Daler Rowney Georgian Water-Mixable Oil Colour

Daler Rowney Georgian Water-Mixable Oil Colour Painting

Are Water-Mixable Oils real Oils?

Yes! They are water mixable, not water-based.

You can mix and apply them with the same techniques as traditional oils, with the added advantage of them being able to be diluted with water and, whilst wet, be removed from brushes and palettes with soap and water.

Can Water-Mixable Oils be mixed with Traditional Oil paint or Acrylics?

Like regular oils, they cannot be mixed with Acrylic paint but you can paint over Acrylic paint. It’s possible to mix Water-Mixable Oils with regular oils but in doing so they lose their water-solubility.

What is the consistency of Water-Mixable Oils like?

Water-Mixable Oils can be a little more stringy or fluid than regular oils. It important to keep in mind that Water-Mixable Oils are still oils that are merely water soluble, but this does not make them a watercolour. There is risk of a streaky, stringy wash when diluting these oils with too much water. If you wish to paint thicker than a wash, and thus thin the paint with just a few drops of water, the mix becomes a little stickier to work with, making it harder to get a nice flow.

This can be remedied by mixing the oil paint with regular oils, but a whole range of Water-Mixable Oil mediums are also available to achieve a good flow and desired consistency. Water-Mixable Oils perform best when manipulated by their painting mediums rather than water but water is perfect for the cleaning process.

What is the effect of water on the colour value and sheen of Water-Mixable Oils?

When only water is used to thin Water-Mixable Oils for washes, it’s harder to get a solid tone established in comparison to results of the thinning process regarding artist-quality acrylics or traditional oils. Water-Mixable Oils behave more like a student-grade acrylic in their coverage. You’ll find that the pigments tend to temporarily lighten in colour when water is used. Once more, it is recommended to use the appropriate medium for the best washes and/or glazes.

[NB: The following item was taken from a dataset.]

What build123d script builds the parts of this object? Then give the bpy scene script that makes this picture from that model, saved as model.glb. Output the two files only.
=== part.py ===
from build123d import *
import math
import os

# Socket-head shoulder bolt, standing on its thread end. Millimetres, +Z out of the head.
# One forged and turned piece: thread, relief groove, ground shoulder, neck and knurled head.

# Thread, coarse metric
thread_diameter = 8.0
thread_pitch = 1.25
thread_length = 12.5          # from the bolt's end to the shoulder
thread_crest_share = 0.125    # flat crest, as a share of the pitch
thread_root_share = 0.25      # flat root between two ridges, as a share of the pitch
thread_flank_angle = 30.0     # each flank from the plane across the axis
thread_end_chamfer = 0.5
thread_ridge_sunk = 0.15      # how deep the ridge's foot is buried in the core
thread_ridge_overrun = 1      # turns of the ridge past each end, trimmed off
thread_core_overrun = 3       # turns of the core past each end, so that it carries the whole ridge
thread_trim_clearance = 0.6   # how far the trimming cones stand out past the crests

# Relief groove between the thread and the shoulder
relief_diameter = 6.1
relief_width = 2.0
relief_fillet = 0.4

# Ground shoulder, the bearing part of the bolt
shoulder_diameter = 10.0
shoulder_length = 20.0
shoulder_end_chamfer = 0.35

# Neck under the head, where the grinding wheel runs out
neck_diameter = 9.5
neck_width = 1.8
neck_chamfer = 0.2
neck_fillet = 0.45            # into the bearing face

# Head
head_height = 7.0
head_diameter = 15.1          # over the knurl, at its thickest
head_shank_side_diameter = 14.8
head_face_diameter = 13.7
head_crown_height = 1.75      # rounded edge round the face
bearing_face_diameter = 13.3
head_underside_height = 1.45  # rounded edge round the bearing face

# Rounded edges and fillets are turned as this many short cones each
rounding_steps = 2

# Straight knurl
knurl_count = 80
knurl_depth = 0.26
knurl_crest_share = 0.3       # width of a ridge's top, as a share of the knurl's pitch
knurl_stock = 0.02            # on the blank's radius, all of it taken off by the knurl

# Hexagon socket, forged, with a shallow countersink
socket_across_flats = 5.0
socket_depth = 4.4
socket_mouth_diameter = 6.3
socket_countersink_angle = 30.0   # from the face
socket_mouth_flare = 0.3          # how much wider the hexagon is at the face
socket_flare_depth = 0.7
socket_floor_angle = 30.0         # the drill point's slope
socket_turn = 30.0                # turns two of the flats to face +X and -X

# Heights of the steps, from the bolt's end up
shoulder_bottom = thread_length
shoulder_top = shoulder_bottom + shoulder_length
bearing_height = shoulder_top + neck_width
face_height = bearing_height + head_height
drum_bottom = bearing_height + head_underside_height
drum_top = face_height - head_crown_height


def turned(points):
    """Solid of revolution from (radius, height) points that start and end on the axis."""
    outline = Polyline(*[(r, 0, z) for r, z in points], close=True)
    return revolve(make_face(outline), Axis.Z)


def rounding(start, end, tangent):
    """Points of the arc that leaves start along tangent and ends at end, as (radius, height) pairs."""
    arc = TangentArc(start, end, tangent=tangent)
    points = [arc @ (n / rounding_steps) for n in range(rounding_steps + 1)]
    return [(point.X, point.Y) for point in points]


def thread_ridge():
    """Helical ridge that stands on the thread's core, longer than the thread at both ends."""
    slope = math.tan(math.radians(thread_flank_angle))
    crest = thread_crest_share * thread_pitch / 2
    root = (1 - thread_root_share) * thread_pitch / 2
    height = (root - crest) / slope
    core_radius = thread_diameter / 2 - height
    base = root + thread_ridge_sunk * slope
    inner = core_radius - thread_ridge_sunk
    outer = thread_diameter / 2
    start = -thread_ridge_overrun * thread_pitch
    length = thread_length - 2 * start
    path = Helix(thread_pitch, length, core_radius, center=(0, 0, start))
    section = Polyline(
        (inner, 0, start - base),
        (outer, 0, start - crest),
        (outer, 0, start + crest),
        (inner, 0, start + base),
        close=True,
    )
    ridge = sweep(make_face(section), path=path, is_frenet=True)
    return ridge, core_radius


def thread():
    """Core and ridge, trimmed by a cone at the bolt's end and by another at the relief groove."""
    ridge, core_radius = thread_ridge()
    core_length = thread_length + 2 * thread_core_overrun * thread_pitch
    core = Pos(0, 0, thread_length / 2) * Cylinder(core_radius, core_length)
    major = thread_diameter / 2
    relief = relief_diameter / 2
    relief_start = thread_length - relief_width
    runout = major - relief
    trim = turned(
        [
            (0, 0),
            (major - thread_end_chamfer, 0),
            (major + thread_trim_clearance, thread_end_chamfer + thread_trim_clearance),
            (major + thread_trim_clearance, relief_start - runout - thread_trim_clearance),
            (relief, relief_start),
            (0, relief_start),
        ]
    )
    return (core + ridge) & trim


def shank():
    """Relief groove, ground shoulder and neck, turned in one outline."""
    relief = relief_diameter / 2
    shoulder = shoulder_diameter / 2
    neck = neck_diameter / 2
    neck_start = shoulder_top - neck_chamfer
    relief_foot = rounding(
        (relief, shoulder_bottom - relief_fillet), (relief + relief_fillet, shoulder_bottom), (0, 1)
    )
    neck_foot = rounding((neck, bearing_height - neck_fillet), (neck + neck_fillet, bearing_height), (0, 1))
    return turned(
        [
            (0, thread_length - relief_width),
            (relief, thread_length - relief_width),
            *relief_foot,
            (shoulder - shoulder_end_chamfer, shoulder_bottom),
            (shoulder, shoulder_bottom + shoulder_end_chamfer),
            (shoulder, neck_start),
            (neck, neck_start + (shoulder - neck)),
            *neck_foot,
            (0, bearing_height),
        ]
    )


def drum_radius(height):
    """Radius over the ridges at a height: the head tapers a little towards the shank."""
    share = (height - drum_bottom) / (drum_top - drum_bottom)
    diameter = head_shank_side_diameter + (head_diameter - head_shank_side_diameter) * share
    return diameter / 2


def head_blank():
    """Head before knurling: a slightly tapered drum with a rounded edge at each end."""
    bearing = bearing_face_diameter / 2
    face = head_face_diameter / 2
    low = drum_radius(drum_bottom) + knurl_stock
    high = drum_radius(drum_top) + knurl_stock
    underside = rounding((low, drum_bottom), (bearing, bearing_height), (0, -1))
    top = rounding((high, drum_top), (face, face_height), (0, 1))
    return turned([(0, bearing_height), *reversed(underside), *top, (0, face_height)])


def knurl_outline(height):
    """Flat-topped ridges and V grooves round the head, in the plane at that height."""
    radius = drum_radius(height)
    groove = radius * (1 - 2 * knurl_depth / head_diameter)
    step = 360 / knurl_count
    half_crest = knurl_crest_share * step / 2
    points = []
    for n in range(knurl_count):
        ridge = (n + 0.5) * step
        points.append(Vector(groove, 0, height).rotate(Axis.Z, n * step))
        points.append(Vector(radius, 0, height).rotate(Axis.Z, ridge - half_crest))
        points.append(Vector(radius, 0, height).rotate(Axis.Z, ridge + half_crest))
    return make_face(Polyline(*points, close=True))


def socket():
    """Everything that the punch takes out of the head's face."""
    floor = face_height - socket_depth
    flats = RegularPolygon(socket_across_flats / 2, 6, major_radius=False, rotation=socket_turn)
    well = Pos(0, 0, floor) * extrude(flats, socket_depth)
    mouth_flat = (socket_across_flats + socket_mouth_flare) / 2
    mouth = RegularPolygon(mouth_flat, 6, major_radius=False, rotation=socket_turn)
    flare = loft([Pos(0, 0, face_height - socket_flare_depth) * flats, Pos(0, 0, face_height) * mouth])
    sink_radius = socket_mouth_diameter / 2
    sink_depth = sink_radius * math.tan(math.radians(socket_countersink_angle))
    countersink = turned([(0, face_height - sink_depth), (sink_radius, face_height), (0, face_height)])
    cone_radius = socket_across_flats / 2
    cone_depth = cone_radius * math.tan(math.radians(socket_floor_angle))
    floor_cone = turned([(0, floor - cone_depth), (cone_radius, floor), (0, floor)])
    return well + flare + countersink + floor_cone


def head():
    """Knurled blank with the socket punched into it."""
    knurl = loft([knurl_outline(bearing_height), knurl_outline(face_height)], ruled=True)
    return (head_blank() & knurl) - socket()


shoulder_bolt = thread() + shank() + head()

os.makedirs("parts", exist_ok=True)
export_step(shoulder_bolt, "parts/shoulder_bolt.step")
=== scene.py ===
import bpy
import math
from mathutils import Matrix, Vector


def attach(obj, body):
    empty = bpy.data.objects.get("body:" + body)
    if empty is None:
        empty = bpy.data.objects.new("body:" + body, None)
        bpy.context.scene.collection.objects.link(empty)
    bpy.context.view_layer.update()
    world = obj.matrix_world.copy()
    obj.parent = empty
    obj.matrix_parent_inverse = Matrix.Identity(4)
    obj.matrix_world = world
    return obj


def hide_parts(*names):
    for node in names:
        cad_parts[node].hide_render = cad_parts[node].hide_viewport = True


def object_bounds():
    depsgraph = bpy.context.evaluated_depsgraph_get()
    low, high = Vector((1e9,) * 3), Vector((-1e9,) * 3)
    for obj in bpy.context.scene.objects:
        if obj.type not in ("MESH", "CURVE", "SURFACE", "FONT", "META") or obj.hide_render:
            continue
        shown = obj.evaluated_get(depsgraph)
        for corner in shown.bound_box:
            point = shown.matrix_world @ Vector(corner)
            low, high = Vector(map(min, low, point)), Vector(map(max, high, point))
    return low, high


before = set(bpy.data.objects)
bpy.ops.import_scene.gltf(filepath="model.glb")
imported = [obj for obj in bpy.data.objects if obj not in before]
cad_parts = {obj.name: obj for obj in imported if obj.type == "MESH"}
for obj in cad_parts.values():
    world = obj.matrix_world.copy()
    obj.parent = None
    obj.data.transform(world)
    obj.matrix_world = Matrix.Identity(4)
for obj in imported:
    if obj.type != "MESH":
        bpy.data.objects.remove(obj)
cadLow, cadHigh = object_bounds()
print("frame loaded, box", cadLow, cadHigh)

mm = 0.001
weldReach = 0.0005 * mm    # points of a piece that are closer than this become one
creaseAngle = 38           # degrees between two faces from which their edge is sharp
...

Similar to when you cut through traditional oil paint with turpentine, a matt surface is eventually achieved. The less oil there is in the paint, the less gloss there is. Applying a varnish can be a solution.

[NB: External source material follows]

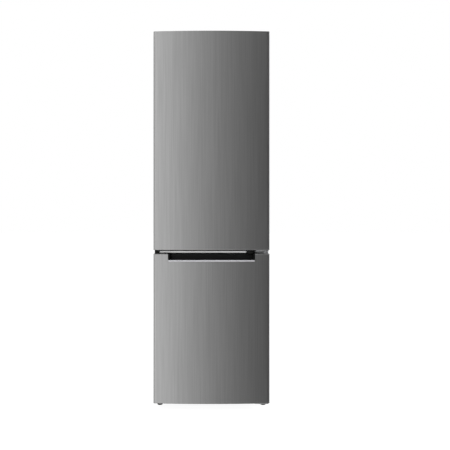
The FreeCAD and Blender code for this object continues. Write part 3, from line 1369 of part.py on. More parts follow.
def compressor():
    """The sealed compressor: a domed pot with a welded seam, on a foot plate."""
    pot = pad("pot", "z", pot_z, pot_top_z, pot_outline(as_size(0)))
    pot = bevel(pot, d.pot_edge, at("z", pot_top_z))
    pot = bevel(pot, d.pot_soft_edge, at("z", pot_top_z - d.pot_edge))
    pot = bevel(pot, d.pot_soft_edge, at("z", pot_top_z))
    pot = bevel(pot, d.pot_low_edge, at("z", pot_z))
    seam = pad("seam", "z", *seam_levels(as_size(0)), pot_outline(d.seam_proud))
    over = d.pot_length / 2 + d.foot_plate_overhang
    x = (d.compressor_offset - over, d.compressor_offset + over)
    y = (pot_y - d.pot_depth / 2, pot_y + d.pot_depth / 2)
    plate = pad("foot_plate", "z", plate_z, pot_z, rectangle(x, y, d.foot_plate_corner))
    return piece(fuse("sealed_pot", pot, seam, plate), "compressor")


def relay_cover():
    low = pot_z + d.relay_rise
    y = (pot_y - d.relay_depth / 2, pot_y + d.relay_depth / 2)
    box = pad("relay_box", "x", pot_left - d.relay_width, pot_left,
              rectangle(y, (low, low + d.relay_height), d.relay_edge))
    seam = pad("relay_seam", "z", *seam_levels(d.fit), pot_outline(d.seam_proud + d.fit))
    return piece(cut("relay", box, seam), "relay_cover")


def cord_gland():
    """The mains cord's inlet on the back of the relay cover."""
    x = pot_left - d.relay_width / 2
    y = pot_y + d.relay_depth / 2
    z = pot_z + d.relay_rise + d.relay_height / 2
    neck = pad("gland_neck", "y", y, y + d.gland_length, octagon(x, z, d.gland_radius))
    bore = rod("gland_bored", "y", d.gland_bore, (x, y + d.gland_floor, z), d.gland_length)
    return piece(cut("gland", neck, bore), "cord_gland")


def evaporation_tray():
    low = pot_top_z + d.fit
    x = (d.compressor_offset - d.tray_width / 2, d.compressor_offset + d.tray_width / 2)
    y = (pot_y - d.tray_depth / 2, pot_y + d.tray_depth / 2)
    outer = pad("tray_outside", "z", low, low + d.tray_height, rectangle(x, y, d.tray_corner))
    w = d.tray_wall
    inner = pad("tray_inside", "z", low + w, low + d.tray_height + d.overrun,
                rectangle((x[0] + w, x[1] - w), (y[0] + w, y[1] - w), d.tray_corner - w))
    return piece(cut("tray", outer, inner), "evaporation_tray")


# Condenser and pipes
condenser_y = place("condenser_y", back_y + d.condenser_standoff)
condenser_x = place("condenser_x", half - d.condenser_inset)
condenser_low_z = place("condenser_low_z", bay_top_z + d.condenser_rise)
condenser_high_z = place("condenser_high_z", condenser_low_z + d.condenser_pitch * (d.condenser_runs - 1))
riser_end_z = place("riser_end_z", pot_z + d.discharge_rise)
drier_z = place("drier_z", pot_z + d.drier_rise)
drier_y = place("drier_y", pot_y)
drier_x = place("drier_x", -half + d.drier_from_side)
wire_x = place("wire_x", condenser_x - d.condenser_wire_inset)


def condenser():
    """A tube that winds down the back, between two layers of upright wires."""
    bend = d.condenser_pitch * d.tube_bend_share
    inner = condenser_x - d.riser_gap
    corners = [(condenser_x, riser_end_z), (condenser_x, condenser_high_z, bend)]
    count = int(d.condenser_runs.value)
    for run in range(count):
        level = condenser_high_z - d.condenser_pitch * run
        ends = [(-condenser_x, level, bend), (inner, level, bend)]
        if run % 2 == 0:
            ends.reverse()
        corners += ends if run else ends[1:]
    corners.append((-condenser_x, drier_z))
    tube = swept("condenser_tube", "y", condenser_y, corners, d.condenser_tube)
    z = (condenser_low_z - d.clip_height / 2, condenser_high_z + d.clip_height / 2)
    near = condenser_y - d.condenser_tube - d.weld_gap
    far = condenser_y + d.condenser_tube + d.weld_gap
    wires = bars("inner_wire", d.condenser_wires, mirrored_pair(wire_x), d.condenser_wire,
                 (near - d.condenser_wire, near), z)
    wires += bars("outer_wire", d.condenser_wires, mirrored_pair(wire_x), d.condenser_wire,
                  (far, far + d.condenser_wire), z)
    return piece(group("condenser_welded", tube, *wires), "condenser")


def condenser_clips():
    """Clips between the wires, which hold the tube off the back panel."""
    pitch = wire_x * 2 / (d.condenser_wires - 1)
    clips = []
    for column in clip_columns:
        x = -wire_x + pitch * column + pitch / 2
        for run in clip_runs:
            z = condenser_low_z + d.condenser_pitch * run
            body = block(f"clip_{column}_{run}", (x - d.clip_width / 2, x + d.clip_width / 2),
                         (back_y, condenser_y + d.condenser_tube * 2),
                         (z - d.clip_height / 2, z + d.clip_height / 2))
            wide = d.condenser_tube + d.weld_gap
            hole = block(f"clip_hole_{column}_{run}", (x - d.clip_width, x + d.clip_width),
                         (condenser_y - wide, condenser_y + wide), (z - wide, z + wide))
            clips.append(cut(f"clip_bored_{column}_{run}", body, hole))
    return clips


def wall_spacers():
    """Two bumpers that keep the condenser clear of the wall."""
    middle = cabinet_top_z - d.spacer_from_top
    z = (middle - d.spacer_height / 2, middle + d.spacer_height / 2)
    spacers = []
    for side, centre in (("left", -half + d.spacer_inset), ("right", half - d.spacer_inset)):
        x = (centre - d.spacer_width / 2, centre + d.spacer_width / 2)
        spacer = pad(f"spacer_{side}", "y", back_y, rear_y, rectangle(x, z))
        spacers.append(bevel(spacer, d.relay_edge / 2, at("y", rear_y)))
    return spacers


def refrigerant_pipes():
    """The discharge, suction and liquid pipes, with the filter drier."""
    r, bend = d.pipe_radius, d.pipe_bend
    side = condenser_y - d.condenser_tube
    discharge = swept("discharge_pipe", "z", riser_end_z + r,
                      [(pot_right, pot_y), (condenser_x, pot_y, bend), (condenser_x, side)], r)
    suction_z = riser_end_z + d.suction_rise
    suction = swept("suction_pipe", "y", pot_y,
                    [(pot_right, suction_z), (pot_right + d.suction_reach, suction_z, bend),
                     (pot_right + d.suction_reach, bay_top_z)], r)
    liquid = swept("liquid_pipe", "z", drier_z + r,
                   [(-condenser_x, side), (-condenser_x, drier_y, bend), (drier_x, drier_y)], r)
    end = drier_x + d.drier_length
    shell = pad("drier_shell", "x", drier_x, end, octagon(drier_y, drier_z + r, d.drier_radius))
    turn = end + d.drier_neck
    out = swept("capillary", "y", drier_y,
                [(end, drier_z + r), (turn, drier_z + r, bend / 2), (turn, bay_top_z)], r / 2)
    liquid_line = fuse("liquid_line", liquid, shell, out)
    return piece(group("pipes", discharge, suction, liquid_line), "refrigerant_pipes")


# Rear rollers
roller_x = place("roller_x", half - d.roller_inset)
roller_y = place("roller_y", back_y - d.roller_from_back)


def rear_rollers():
    """Two rollers fast on one long axle."""
    reach = roller_x + d.roller_width / 2 + d.ear_gap + d.ear_wall + d.axle_end
    solids = [rod("axle", "x", d.axle_radius, (-reach, roller_y, d.roller_radius), reach * 2)]
    for side, centre in (("left", -roller_x), ("right", roller_x)):
        start = (centre - d.roller_width / 2, roller_y, d.roller_radius)
        solids.append(rod(f"roller_{side}", "x", d.roller_radius, start, d.roller_width))
    return piece(fuse("rollers", *solids), "rear_rollers")


def roller_brackets():
    """A pair of ears under the rail for each roller."""
    brackets = []
    top, web = d.base_height, d.base_height - d.ear_wall
    for side, centre in (("left", -roller_x), ("right", roller_x)):
        inner = d.roller_width / 2 + d.ear_gap
        y = (roller_y - d.ear_radius, roller_y + d.ear_radius)
        ears = [block(f"ear_{side}_{i}", (centre + start, centre + start + d.ear_wall), y,
                      (d.roller_radius - d.ear_radius, top))
                for i, start in enumerate((-inner - d.ear_wall, inner))]
        bridge = block(f"bridge_{side}", (centre - inner, centre + inner), y, (web, top))
        hole = rod(f"axle_hole_{side}", "x", d.axle_radius + d.running_fit,
                   (centre - inner - d.ear_wall - d.overrun, roller_y, d.roller_radius),
                   (inner + d.ear_wall + d.overrun) * 2)
        brackets.append(cut(f"bracket_{side}", fuse(f"bracket_whole_{side}", *ears, bridge), hole))
    return piece(group("brackets", *brackets), "roller_brackets")


side_panel("side_panel_left", -1)
side_panel("side_panel_right", 1)
top_panel()
back_panel()
base_panel()
mullion_rail()
fridge_liner()
freezer_liner()
cabinet_foam()
drain_tube()
glass_pane("crisper_cover", 0)
for number, step in enumerate(shelf_steps, 1):
    glass_pane(f"glass_shelf_{number}", step)
shelf_trims()
crisper_drawer()
control_housing()
lamp_lens()
thermostat_knob()
evaporator("lower_evaporator", lower_evaporator_z)
evaporator("upper_evaporator", upper_evaporator_z)
freezer_drawers()
fridge_door_skin()
fridge_door_caps()
fridge_door_liner()
fridge_door_foam()
gasket("fridge_door_gasket", fridge_plate_z)
door_bins()
dairy_lid()
freezer_door_skin()
freezer_door_caps()
freezer_door_liner()
freezer_door_foam()
gasket("freezer_door_gasket", freezer_plate_z)
handle_insert()
handle_lip()
top_hinge()
middle_hinge()
bottom_hinge()
foot_bracket()
levelling_foot("left_foot", -foot_x)
levelling_foot("right_foot", foot_x)
divider_trim()
trim_end_caps()
compressor_rail()
compressor_grommets()
compressor()
relay_cover()
cord_gland()
evaporation_tray()
condenser()
piece(group("brackets_behind", *condenser_clips(), *wall_spacers()), "condenser_brackets")
refrigerant_pipes()
rear_rollers()
roller_brackets()
doc.recompute()

# Nothing is written unless every feature and every piece is sound
for item in doc.Objects:
    if "Invalid" in item.State or "Error" in item.State:
        raise RuntimeError(f"{item.Name} failed: {item.State}")
for item in finished:
    shape = item.Shape
    if shape.isNull() or not shape.isValid() or not shape.Solids:
        raise RuntimeError(f"{item.Label} has no sound solid")

os.makedirs("parts", exist_ok=True)
for item in finished:
    item.Shape.exportStep(f"parts/{item.Label}.step")
print(f"{len(finished)} pieces written")
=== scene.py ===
import json
import math

import bmesh
import bpy
import numpy as np
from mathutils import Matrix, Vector

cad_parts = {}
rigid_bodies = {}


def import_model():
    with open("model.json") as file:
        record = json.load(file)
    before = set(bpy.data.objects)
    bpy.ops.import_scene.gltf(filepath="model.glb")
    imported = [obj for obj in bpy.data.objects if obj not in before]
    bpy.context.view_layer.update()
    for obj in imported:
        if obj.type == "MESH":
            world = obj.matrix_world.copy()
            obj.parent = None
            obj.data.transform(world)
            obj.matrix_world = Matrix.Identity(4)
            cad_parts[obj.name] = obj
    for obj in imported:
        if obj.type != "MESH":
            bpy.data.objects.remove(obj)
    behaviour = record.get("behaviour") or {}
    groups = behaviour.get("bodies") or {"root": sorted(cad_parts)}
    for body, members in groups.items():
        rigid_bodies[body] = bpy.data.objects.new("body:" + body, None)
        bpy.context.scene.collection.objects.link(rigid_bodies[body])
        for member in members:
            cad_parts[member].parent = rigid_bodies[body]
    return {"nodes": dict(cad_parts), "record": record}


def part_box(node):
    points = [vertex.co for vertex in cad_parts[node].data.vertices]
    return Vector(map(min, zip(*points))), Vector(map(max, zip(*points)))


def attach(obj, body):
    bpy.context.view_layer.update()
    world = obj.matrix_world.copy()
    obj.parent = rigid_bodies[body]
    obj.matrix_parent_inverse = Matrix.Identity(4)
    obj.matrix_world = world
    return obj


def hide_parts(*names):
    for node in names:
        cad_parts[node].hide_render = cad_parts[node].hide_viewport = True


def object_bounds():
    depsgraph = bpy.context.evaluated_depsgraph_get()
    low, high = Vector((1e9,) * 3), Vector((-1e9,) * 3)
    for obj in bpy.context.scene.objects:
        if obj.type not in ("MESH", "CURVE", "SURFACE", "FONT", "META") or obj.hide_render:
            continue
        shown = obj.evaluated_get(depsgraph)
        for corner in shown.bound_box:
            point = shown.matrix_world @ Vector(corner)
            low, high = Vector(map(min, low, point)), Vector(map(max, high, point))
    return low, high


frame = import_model()
cadLow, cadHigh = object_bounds()
nodes = frame["nodes"]
slotOf = {part["node"]: part["material_slot"] for part in frame["record"]["subparts"]}
bodyOf = {node: body for body, names in frame["record"]["behaviour"]["bodies"].items() for node in names}
mm = 0.001
samePoint = 0.002 * mm  # points nearer than this become one
small = 0.02 * mm  # the least radius of a corner
cupSteps, endSteps, bendSteps = 5, 4, 7  # points in a cup's foot and rim, a bar's rounded end and a pipe's bend
madeEnding, dressedEnding = "_made", "_dressed"  # of a new mesh, and of a dressed copy of the CAD's
print("frame loaded with", len(nodes), "nodes")


def linear(hexCode):  # sRGB hex to linear colour, by the sRGB curve
    values = [int(hexCode[i:i + 2], 16) / 255 for i in (1, 3, 5)]
    return tuple(v / 12.92 if v <= 0.04045 else ((v + 0.055) / 1.055) ** 2.4 for v in values) + (1.0,)


def addNode(tree, kind, inputs=None, **settings):  # a node with its settings; an input is a value or a link
    node = tree.nodes.new(kind)
    for name, value in settings.items():
        setattr(node, name, value)
    for key, value in (inputs or {}).items():
        if isinstance(value, bpy.types.NodeSocket):
            tree.links.new(value, node.inputs[key])
        else:
            node.inputs[key].default_value = value
    return node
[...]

Cobra Study Water-Mixable Oil Colour

Cobra Study Water-Mixable Oil Colour Paint

Do Water-Mixable Oils dry differently from regular Oils?

Water-Mixable Oils will dry through only oxidation if used straight from the tube or mixed with standard drying oils or conventional oil paints, but when water is used to dilute the special paint, there are two stages to its drying: First, the water evaporates. Then, just like traditional oils, the curing process, which is drying by oxidation or exposure to air, starts. Therefore, unlike other water soluble media, Water-Mixable Oil paintings cannot be reactivated with water when dry.

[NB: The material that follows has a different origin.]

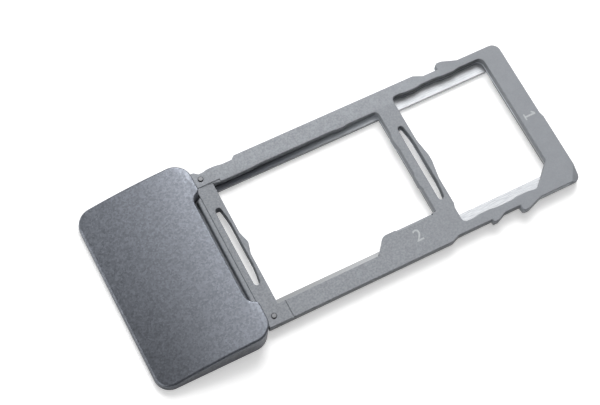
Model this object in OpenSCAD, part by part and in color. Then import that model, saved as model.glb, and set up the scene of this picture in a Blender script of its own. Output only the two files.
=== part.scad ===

How long do Water-Mixable Oils take to dry?

When water is utilized, it takes 5 – 10 minutes for the water to evaporate. When the oil paint is used straight from the tube or mixed with drying or regular oils, it becomes touch-dry within 1 – 3 days. Depending on how thick you paint, Water-Mixable Oils retain their elasticity and workability for up to 48 hours. 

Also, the more drying oil medium you add to the paints, the longer they take to dry. Many white oils contain Safflower Oil rather than Linseed Oil as a binder because it is a paler oil, but this takes even longer to dry.

How do you prepare a surface when using Water-Mixable Oils?

Canvases labeled as ‘universally primed’ (suitable for oil and acrylic) are suitable for Water-Mixable Oils. Traditionally prepared canvases, prepped with an oil-based primer, are also a possibility if you wish to use the paint undiluted or mixed with a drying oil medium.

If you intend to use very watery washes at the underpainting stage, then Acrylic Gesso should be used on the surface as the starting ground to ensure proper adhesion and absorption.

How do you varnish a Water-Mixable Oil painting?

Once touch-dry, Water-Mixable Oils are just like any other oil painting and take about 6 months to cure before you can varnish with traditional varnishes. You can use conventional picture varnish for Water-Mixable Oil paintings but the Water-Mixable Oil varnishes do not contain conventional solvents, so, like the Water-Mixable Oils themselves, they are great for shared spaces and for artists that are avoiding the use of hazardous solvents. The Water-Mixable Oil varnishes can be used on conventional oil paintings as well as Water-Mixable Oil paintings.